France and Australia are set to sign a major contract on building nuclear-powered submarines worth billions of dollars.
Australian Prime Minister Malcolm Turnbull and France’s Minister of Defense Jean-Yves Le Drian are scheduled to sign the accord in the Australian city of Adelaide on Tuesday.
Under the contract, French industrial group DNCS will open a branch in Adelaide to build a scaled-down version of Shortfin Barracuda stealth submarines.
The deal to build a dozen submarines has been described by Paris as the “contract of the century,” according to media on Monday.

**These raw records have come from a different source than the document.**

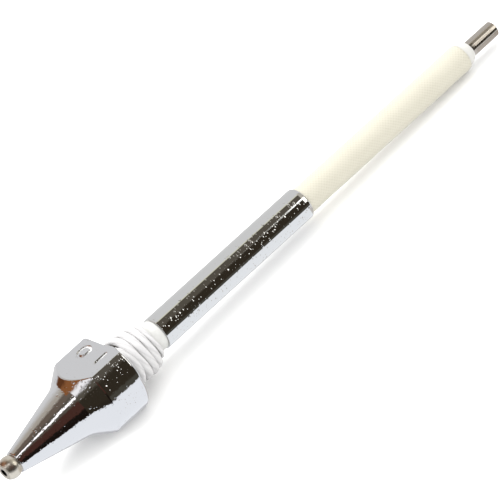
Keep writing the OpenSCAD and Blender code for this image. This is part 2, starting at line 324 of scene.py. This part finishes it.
def turned_metal(name, dark, light, roughness):
    """Metal turned on a lathe. Its tool rings are drawn coarser than real ones, so that they show."""
    made, tree, shader = surface(name, Metallic=1.0, Roughness=roughness)
    place = add(tree, "ShaderNodeTexCoord").outputs["Object"]
    rings = add(tree, "ShaderNodeTexWave", {
        "Scale": per_mm(TOOL_RING) / WAVE_RADIANS, "Distortion": 0.6, "Detail": 2.0,
    }, {"Vector": place})
    tree.links.new(blend_colours(tree, dark, light, rings.outputs[1]), shader.inputs["Base Color"])
    bump(tree, shader, rings.outputs[1], 0.4, 0.008)
    return made


def glass_yarn(name, shade, light, roughness, fibre_turns):
    """Yarn of glass filaments: matt with a silky edge. The yarn's own crown, stored on the mesh
    as relief, lightens its top and darkens the gaps as painted shade, and fine lines are its filaments."""
    made, tree, shader = surface(name, Roughness=roughness, Sheen_Weight=0.25, Sheen_Roughness=0.4)
    relief = add(tree, "ShaderNodeAttribute", {"attribute_name": "relief"})
    place = add(tree, "ShaderNodeTexCoord").outputs["Object"]
    cloud = add(tree, "ShaderNodeTexNoise", {"Scale": per_mm(2.5), "Detail": 4.0}, {"Vector": place})
    # painted shade: the gaps between strands are darker and the crowns lighter, with a random tone over it
    lift = add(tree, "ShaderNodeMath", {
        "operation": "MULTIPLY_ADD", 1: 0.25,
    }, {0: cloud.outputs[0], 2: relief.outputs["Fac"]})
    tree.links.new(blend_colours(tree, shade, light, lift.outputs[0]), shader.inputs["Base Color"])
    strand = add(tree, "ShaderNodeAttribute", {"attribute_name": "strand"})
    lines = add(tree, "ShaderNodeMath", {
        "operation": "MULTIPLY", 1: fibre_turns * 2 * math.pi,
    }, {0: strand.outputs["Fac"]})
    waves = add(tree, "ShaderNodeMath", {"operation": "SINE"}, {0: lines.outputs[0]})
    bump(tree, shader, waves.outputs[0], 0.35, 0.012)
    return made


def fired_ceramic(name, low, high, roughness, pore):
    """Unglazed fired ceramic or varnished sleeving: chalky, with cloudy tone and small pores."""
    made, tree, shader = surface(name, Roughness=roughness, IOR=1.6)
    place = add(tree, "ShaderNodeTexCoord").outputs["Object"]
    cloud = add(tree, "ShaderNodeTexNoise", {"Scale": per_mm(pore * 6), "Detail": 5.0}, {"Vector": place})
    tree.links.new(blend_colours(tree, low, high, cloud.outputs[0]), shader.inputs["Base Color"])
    grain = add(tree, "ShaderNodeTexNoise", {"Scale": per_mm(pore), "Detail": 3.0}, {"Vector": place})
    bump(tree, shader, grain.outputs[0], 0.5, pore * 0.2)
    return made


def mica_sheet():
    """Mica split into leaves: amber and glossy, with flaky layers."""
    made, tree, shader = surface("mica_sheet", Roughness=0.25, IOR=1.58, Coat_Weight=0.4)
    place = add(tree, "ShaderNodeTexCoord").outputs["Object"]
    flakes = add(tree, "ShaderNodeTexVoronoi", {"Scale": per_mm(0.8)}, {"Vector": place})
    tint = blend_colours(tree, "#8A7440", "#D9C894", flakes.outputs["Distance"])
    tree.links.new(tint, shader.inputs["Base Color"])
    bump(tree, shader, flakes.outputs["Distance"], 0.3, 0.02)
    return made


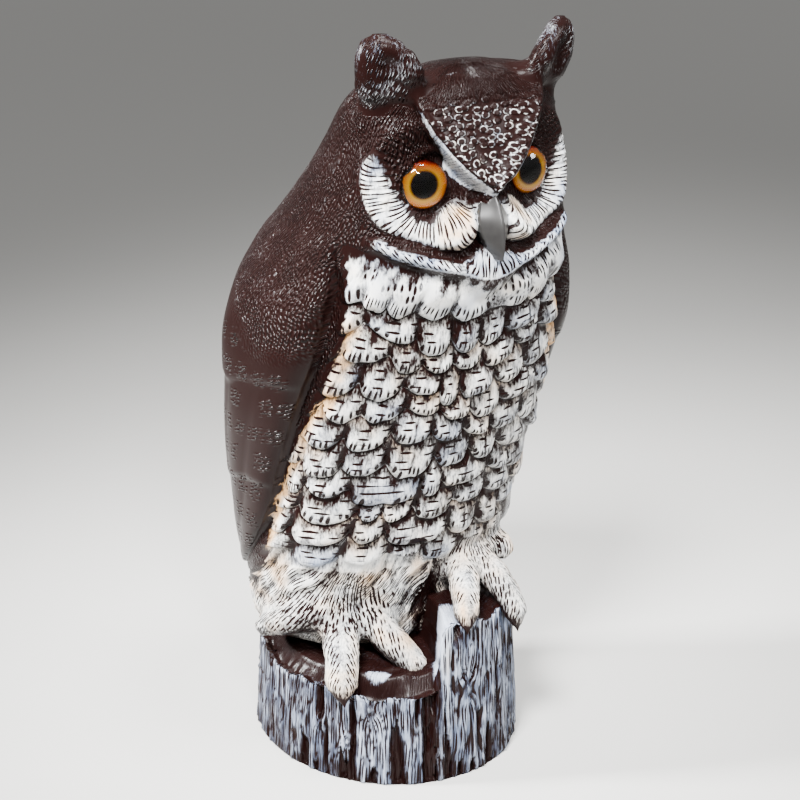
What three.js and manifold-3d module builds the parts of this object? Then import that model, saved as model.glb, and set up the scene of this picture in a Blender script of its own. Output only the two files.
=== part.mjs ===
// A great horned owl decoy: one plastic moulding of an owl perched on a split stump, with two domed eyes
// set into sockets in its face. The moulding is hollow in life and is modelled as one solid.
// Millimetres, +Z up. The owl looks along -Y, its left side is +X, and the origin is the middle of the
// stump's flat underside.

import * as THREE from "three";
import { mergeVertices } from "three/addons/utils/BufferGeometryUtils.js";
import Module from "manifold-3d";

// Driving dimensions
const TOTAL_HEIGHT = 457;
const STUMP_HALF_WIDTH = 80.7;
const STUMP_HALF_DEPTH = 91;
const LOW_LEDGE = 58;
const HIGH_LEDGE = 99;
const EYE_RADIUS = 13.4;
const EYE_SPACING = 68.6;
const EYE_HEIGHT = 375.7;
const SOCKET_GAP = 0.3;

const { sin, cos, abs, min, max, sign, pow, hypot, exp, round, PI } = Math;
const radians = THREE.MathUtils.degToRad;
const clamp = THREE.MathUtils.clamp;
const lerp = THREE.MathUtils.lerp;

// Rises smoothly from 0 at `from` to 1 at `to`; `from` may be the larger.
function ease(from, to, x) {
  const t = clamp((x - from) / (to - from), 0, 1);
  return t * t * (3 - 2 * t);
}

const swell = (x) => exp(-x * x);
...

Australian and French defense ministers said they had given top priority to concealing the details of the contract after data was leaked from a previous French submarine contract with India.
Australia’s Defense Minister Marise Payne said in Sydney, Australia, on Monday, that the fleet of submarines was the “largest defense procurement program in Australia’s history.”
Payne added that the contract will be a blueprint for a “legal framework under which Australia and France will partner on the future submarine program over the coming decades.”
“Security priorities are embedded” in the contract, Payne said.
Payne said the first vessel is expected to be delivered by around 2030.
The nuclear-powered Barracudas are to replace Australia’s outdated diesel and electric-powered Collins submarines.
Payne refrained from giving details on the speed and range of the new vessels, only saying that they would be “regionally superior.”
The overall cost of the 12 submarines, which includes separate agreements with Australian contractors and American arms dealers, amounts to 37 billion dollars.
American arms contractor Lockheed Martin is going to provide the combat systems for the Barracudas.